Saturday, May 9, 2026

Jet Eh?


Airlines ~ and not least their pilots ~ are in my experience always bleating about something and principally how little money they're given. The cabin crew joke was the difference between pilots and jet engines being that the latter stopped whining at the end of the day.

The current groan relates to whether they should be allowed to use imported fuel from the US in Europe, the European Commission saying 'yes' and EASA, which like all aviation authorities is principally an arse-covering exercise, saying 'no'.

The debate is over the freezing point and this is the point at which you don't trust everything that AI comes up with, it effectively crawling the 'net for whatever's out there and regurgitating the most plausible; including everything that armchair pilots have to say about it.

BA have only really had two crashes anyone can ever recall, one to a Trident in the 1970s following on from a spat between an ex-military captain and entitled drongos of the sort worked for the airline as First Officers and probably still do.

The other was a 777 that crash-landed just clear of a threshold I knew and loved at Heathrow, and whose captain's career was cancelled for many years by the drongos that equally work as airline owners and managers.

And the problem relates to what happens to kerosene after many hours in the cruise and during which it forms what you and I would consider more slush-puppy than jet fuel. Water sinks in fuel, as the latter has a density of around 0.80 SG, and in light aircraft at the start of every day you go around with what looks like a urine sampler to drain the tanks and see how much has accumulated.

I don't recall having to do this on either Airbus or Boeing airliners, which must have a cleverer system altogether: but clearly not quite clever enough. The temperature that sticks in my own mind is around -65C as I used to dwell on how cold it would feel if the aircraft broke up, as very occasionally they have done in thunderstorms. 

In fact one of the guys who started "Aunty Betty's" frozen produce was a co-pilot of mine at the time, and we enjoyed conversations in the cruise less about what we'd do by way of an approach into Leeds-Bradford and moreso how Yorkshire puddings were frozen. He told me the tricky part was the flash-freezing, when they went from not long having been baked to something more like a frozen mitten. We decided the best way of doing so might be to throw them out the side-window in the cruise.
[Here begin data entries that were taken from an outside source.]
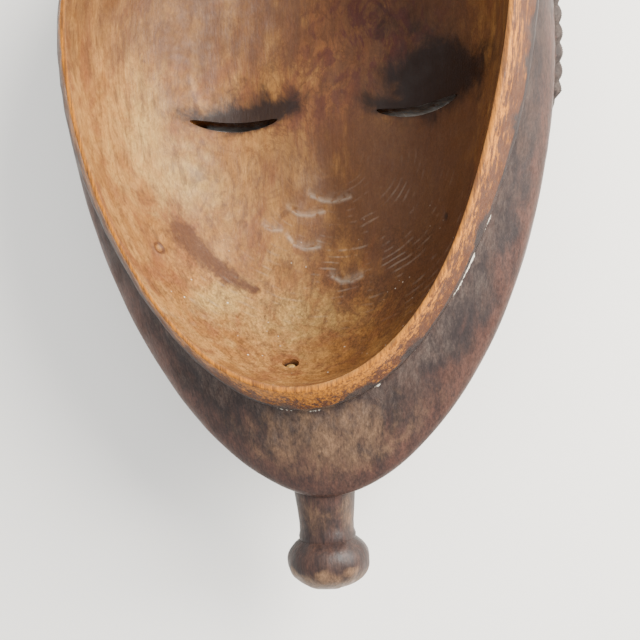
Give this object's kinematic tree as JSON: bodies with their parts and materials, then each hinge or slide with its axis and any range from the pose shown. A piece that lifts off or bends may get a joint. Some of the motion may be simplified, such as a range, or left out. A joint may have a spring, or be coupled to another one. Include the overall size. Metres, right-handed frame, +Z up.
{
  "type": "baule portrait mask",
  "caption": "Carved wooden portrait mask with a hollow back, raw rim, slit eyes, lobed hair edged by a plait, and a knobbed beard, lying on its face",
  "frame": {"origin": "On the ground, under the middle of the mask's bounding box as it lies on its face", "axes": "+Y from the beard to the crown, +Z up out of the hollow back, +X to the right as seen from above with the crown away from the viewer"},
  "size_m": [0.1832, 0.3174, 0.092],
  "materials": {
    "wood": "dark patina outside, raw oiled wood inside"
  },
  "bodies": {
    "root": {"mask": "wood"}
  },
  "joints": []
}
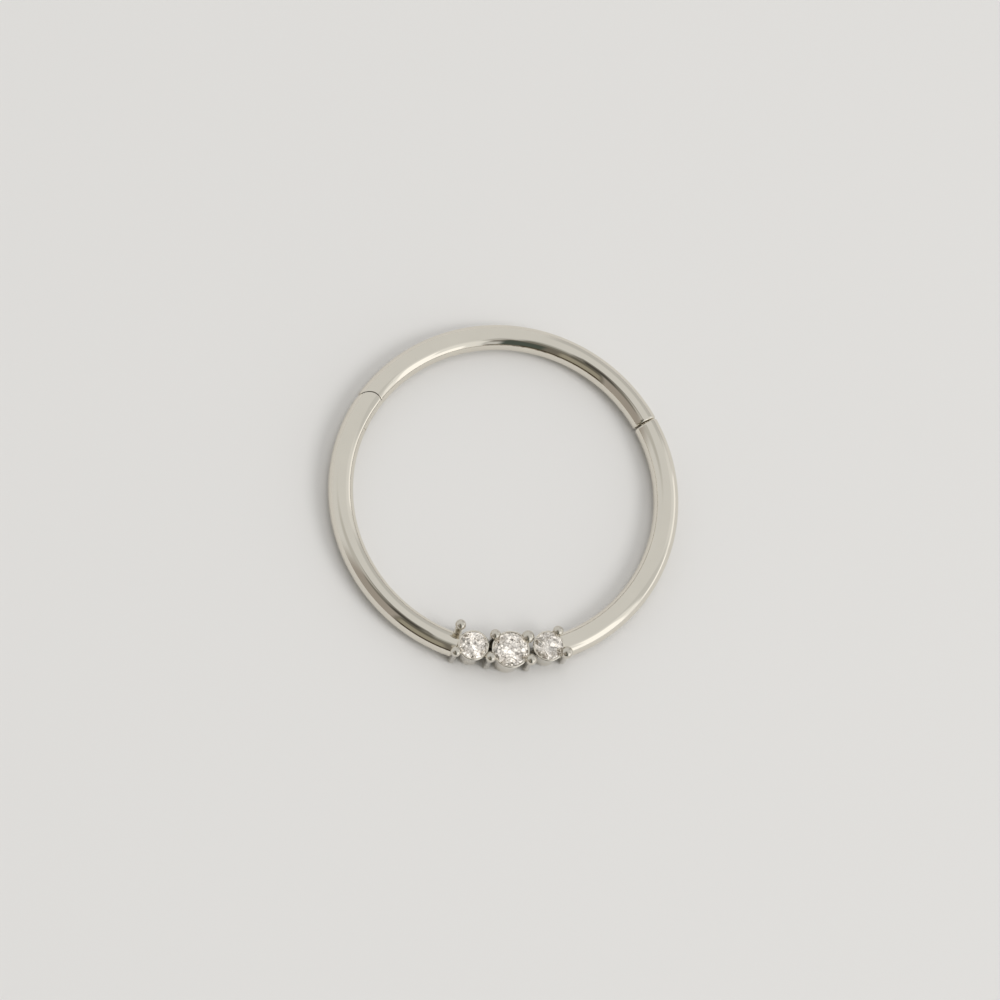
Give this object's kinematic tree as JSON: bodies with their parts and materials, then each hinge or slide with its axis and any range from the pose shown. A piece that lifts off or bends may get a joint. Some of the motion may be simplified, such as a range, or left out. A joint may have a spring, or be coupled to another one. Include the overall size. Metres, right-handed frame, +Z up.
{
  "type": "clicker hoop earring",
  "caption": "Round wire clicker hoop with a hinged arm that clicks shut and a row of round stones in a shared-prong setting.",
  "frame": {"origin": "centre of the hoop, on the surface that it lies on", "axes": "+Z up along the hoop's own axis, the way the stones face; -Y from the centre towards the middle stone; the hinge is at the -X side and the clasp at the +X side, both towards +Y"},
  "size_m": [0.014, 0.0142, 0.0016],
  "materials": {
    "polished_white_metal": "mirror-polished warm white gold",
    "clear_stone": "colourless round brilliant, polished facets"
  },
  "bodies": {
    "hoop": {"hoop_with_setting": "polished_white_metal", "hinge_pin": "polished_white_metal", "stone_left": "clear_stone", "stone_middle": "clear_stone", "stone_right": "clear_stone"},
    "arm": {"swing_arm": "polished_white_metal"}
  },
  "joints": [
    {"name": "arm_hinge", "type": "hinge", "parent": "hoop", "child": "arm", "pos_m": [-0.00539, 0.00336, 0.0005], "axis": [0, 0, 1], "range_deg": [0, 45]}
  ]
}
For what happened in the case of the 777 flight  is that ice crystals accumulated in the fuel during the flight and warmed as things do during the descent so as to block the fuel filters and thereby starve the engines, both of which practically quit during the approach. I recall, and could be wrong, the captain retracted the flaps to reduce drag and stretch the glide; but was criticised by the male Karens that emerged from within head office as invariably they do when the shit's flying faster than a 777.
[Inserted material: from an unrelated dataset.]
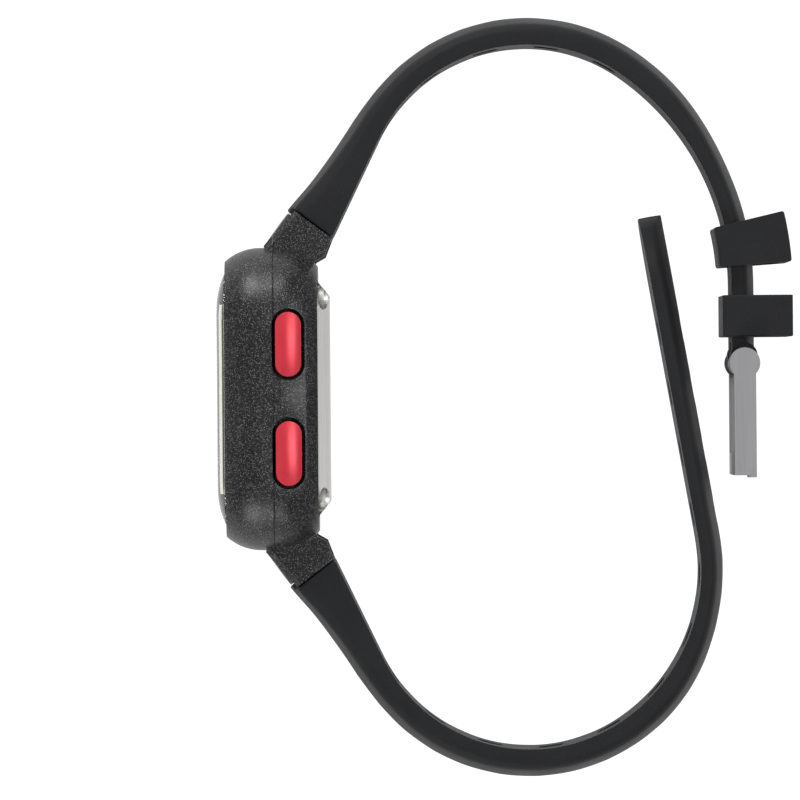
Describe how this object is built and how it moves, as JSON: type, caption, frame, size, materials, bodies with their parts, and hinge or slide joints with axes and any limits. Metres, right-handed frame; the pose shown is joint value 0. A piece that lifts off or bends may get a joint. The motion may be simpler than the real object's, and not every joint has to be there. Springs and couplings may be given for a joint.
{
  "type": "digital wristwatch",
  "caption": "Rectangular digital sports watch with side push buttons, a steel back and a curved, slotted rubber strap with a pin buckle and keepers.",
  "frame": {"origin": "middle of the part's box, on the surface that the case lies on with its 9 o'clock side down", "axes": "+Z from 9 to 3 o'clock, +Y from 6 to 12 o'clock, +X from the dial towards the wrist"},
  "size_m": [0.0636, 0.0842, 0.033],
  "materials": {
    "case_plastic": "glass-filled plastic with fine light flecks",
    "clear_crystal": "clear, polished",
    "mask_print": "printed black",
    "soft_seal": "smooth",
    "satin_plate": "satin silver",
    "satin_steel": "satin, fine brushing",
    "bright_steel": "turned",
    "display_glass": "display glass",
    "light_sheet": "translucent white",
    "silicone_strip": "striped silicone",
    "white_plastic": "moulded",
    "board": "lacquered board",
    "chip_resin": "black resin",
    "grey_plastic": "moulded",
    "foam": "closed-cell foam",
    "brass": "rolled sheet",
    "red_caps": "satin red",
    "strap_rubber": "matte moulded rubber",
    "buckle_steel": "satin"
  },
  "bodies": {
    "case": {"case_shell": "case_plastic", "crystal": "clear_crystal", "crystal_gasket": "soft_seal", "dial_mask": "mask_print", "lug_plate_upper": "satin_plate", "lug_plate_lower": "satin_plate", "case_back": "satin_steel", "back_gasket": "soft_seal", "back_screws": "bright_steel", "lcd_panel": "display_glass", "light_panel": "light_sheet", "connector_strips": "silicone_strip", "module_frame": "white_plastic", "circuit_board": "board", "chip_cover": "chip_resin", "quartz_can": "bright_steel", "module_screws": "bright_steel", "cell_holder": "grey_plastic", "coin_cell": "bright_steel", "cell_clip": "bright_steel", "cushion_pad": "foam", "buzzer_disc": "brass", "buzzer_spring": "brass", "switch_leaves": "brass", "seal_right_upper": "soft_seal", "seal_right_lower": "soft_seal", "seal_left_upper": "soft_seal", "seal_left_lower": "soft_seal", "spring_right_upper": "bright_steel", "spring_right_lower": "bright_steel", "spring_left_upper": "bright_steel", "spring_left_lower": "bright_steel", "bar_tube_upper": "bright_steel", "bar_tube_lower": "bright_steel", "bar_spring_upper_right": "bright_steel", "bar_spring_upper_left": "bright_steel", "bar_spring_lower_right": "bright_steel", "bar_spring_lower_left": "bright_steel"},
    "strap_upper": {"strap_upper": "strap_rubber", "keeper_fixed": "strap_rubber", "buckle_pin": "buckle_steel"},
    "strap_lower": {"strap_lower": "strap_rubber"},
    "keeper_sliding": {"keeper_sliding": "strap_rubber"},
    "buckle_frame": {"buckle_frame": "buckle_steel"},
    "buckle_prong": {"buckle_prong": "buckle_steel"},
    "button_right_upper": {"button_right_upper": "red_caps", "clip_right_upper": "bright_steel"},
    "bar_tip_upper_right": {"bar_tip_upper_right": "bright_steel"},
    "button_right_lower": {"button_right_lower": "red_caps", "clip_right_lower": "bright_steel"},
    "bar_tip_lower_right": {"bar_tip_lower_right": "bright_steel"},
    "button_left_upper": {"button_left_upper": "red_caps", "clip_left_upper": "bright_steel"},
    "bar_tip_upper_left": {"bar_tip_upper_left": "bright_steel"},
    "button_left_lower": {"button_left_lower": "red_caps", "clip_left_lower": "bright_steel"},
    "bar_tip_lower_left": {"bar_tip_lower_left": "bright_steel"}
  },
  "joints": [
    {"name": "strap_upper_hinge", "type": "hinge", "parent": "case", "child": "strap_upper", "pos_m": [-0.02205, 0.01795, 0.0165], "axis": [0, 0, 1], "range_deg": [-2, 2]},
    {"name": "strap_lower_hinge", "type": "hinge", "parent": "case", "child": "strap_lower", "pos_m": [-0.02205, -0.01795, 0.0165], "axis": [0, 0, 1], "range_deg": [-2, 2]},
    {"name": "keeper_travel", "type": "hinge", "parent": "strap_upper", "child": "keeper_sliding", "pos_m": [-0.00338, 0.01228, 0.0165], "axis": [0, 0, 1], "range_deg": [0, 20]},
    {"name": "buckle_hinge", "type": "hinge", "parent": "strap_upper", "child": "buckle_frame", "pos_m": [0.02642, 0.00358, 0.0165], "axis": [0, 0, 1], "range_deg": [0, 45]},
    {"name": "prong_hinge", "type": "hinge", "parent": "buckle_frame", "child": "buckle_prong", "pos_m": [0.02642, 0.00358, 0.0165], "axis": [0, 0, 1], "range_deg": [0, 50]},
    {"name": "press_right_upper", "type": "slide", "parent": "case", "child": "button_right_upper", "axis": [0, 0, -1], "range_m": [0, 0.0006], "stiffness_N_per_m": 2000, "springref_m": -0.0005, "deforming": ["spring_right_upper"]},
    {"name": "press_right_lower", "type": "slide", "parent": "case", "child": "button_right_lower", "axis": [0, 0, -1], "range_m": [0, 0.0006], "stiffness_N_per_m": 2000, "springref_m": -0.0005, "deforming": ["spring_right_lower"]},
    {"name": "press_left_upper", "type": "slide", "parent": "case", "child": "button_left_upper", "axis": [0, 0, 1], "range_m": [0, 0.0006], "stiffness_N_per_m": 2000, "springref_m": -0.0005, "deforming": ["spring_left_upper"]},
    {"name": "press_left_lower", "type": "slide", "parent": "case", "child": "button_left_lower", "axis": [0, 0, 1], "range_m": [0, 0.0006], "stiffness_N_per_m": 2000, "springref_m": -0.0005, "deforming": ["spring_left_lower"]},
    {"name": "bar_release_upper_right", "type": "slide", "parent": "case", "child": "bar_tip_upper_right", "axis": [0, 0, -1], "range_m": [0, 0.0011], "stiffness_N_per_m": 1000, "springref_m": -0.001, "deforming": ["bar_spring_upper_right"]},
    {"name": "bar_release_upper_left", "type": "slide", "parent": "case", "child": "bar_tip_upper_left", "axis": [0, 0, 1], "range_m": [0, 0.0011], "stiffness_N_per_m": 1000, "springref_m": -0.001, "deforming": ["bar_spring_upper_left"]},
    {"name": "bar_release_lower_right", "type": "slide", "parent": "case", "child": "bar_tip_lower_right", "axis": [0, 0, -1], "range_m": [0, 0.0011], "stiffness_N_per_m": 1000, "springref_m": -0.001, "deforming": ["bar_spring_lower_right"]},
    {"name": "bar_release_lower_left", "type": "slide", "parent": "case", "child": "bar_tip_lower_left", "axis": [0, 0, 1], "range_m": [0, 0.0011], "stiffness_N_per_m": 1000, "springref_m": -0.001, "deforming": ["bar_spring_lower_left"]}
  ]
}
In fact we'd do that in the simulator in similar sized aircraft following such incidents and I recall, if anything, that it did actually work.

The great thing about AI though is that it teaches you things you'd never learned in half a lifetime as a pilot, like how the tanks are insulated like your hot-water tank at home by spray-on foam, and how you're going so fast and the wings are so hot you needn't bother your pretty little head. This is possibly because for all I know, this is likely to be (and probably undoubtedly is) kerosone-lubricated AI slop.

The only airliner I recall that this became any sort of factor with was Concorde, that flew at a coincidental 65,000 feet where illogically perhaps, the air atmosphere does actually start to get a little warmer. But at twice the speed of sound things really do heat up, not the least of which is the alloy the airliner is made with, which starts to bend. Beyond these speeds it is strictly steel ~ as per the  Soviet Foxbat as I recall ~ or else the more expensive Titanium the US was able to afford in its Blackbird.

What does keep aviation fuel snugly warm-ish is the fact it is used as a coolant in and around the engine's auxiliary gear-box, where things work both ways: you keep me cool, and I'll keep you warm to our mutual benefit.

Back then to a debate over whether Jet A might be used instead of Jet A1, one from the US and the other the Gulf? Well in the manuals and although I never had to use it, my longest flights being the six hours betwixt Shanghai and Phuket, a suggestion is that crews keep an eye on the outside temperature and consider descent to cruise at a lower and warmer level if they see fit. Problem is in a world stretched already, that might involve a higher fuel-flow, and the rate at which Euros are being burned.

Ed. Don't let this put you off that trip to the Costa Brava. Do think of the crushed-ice margaritas at the other end.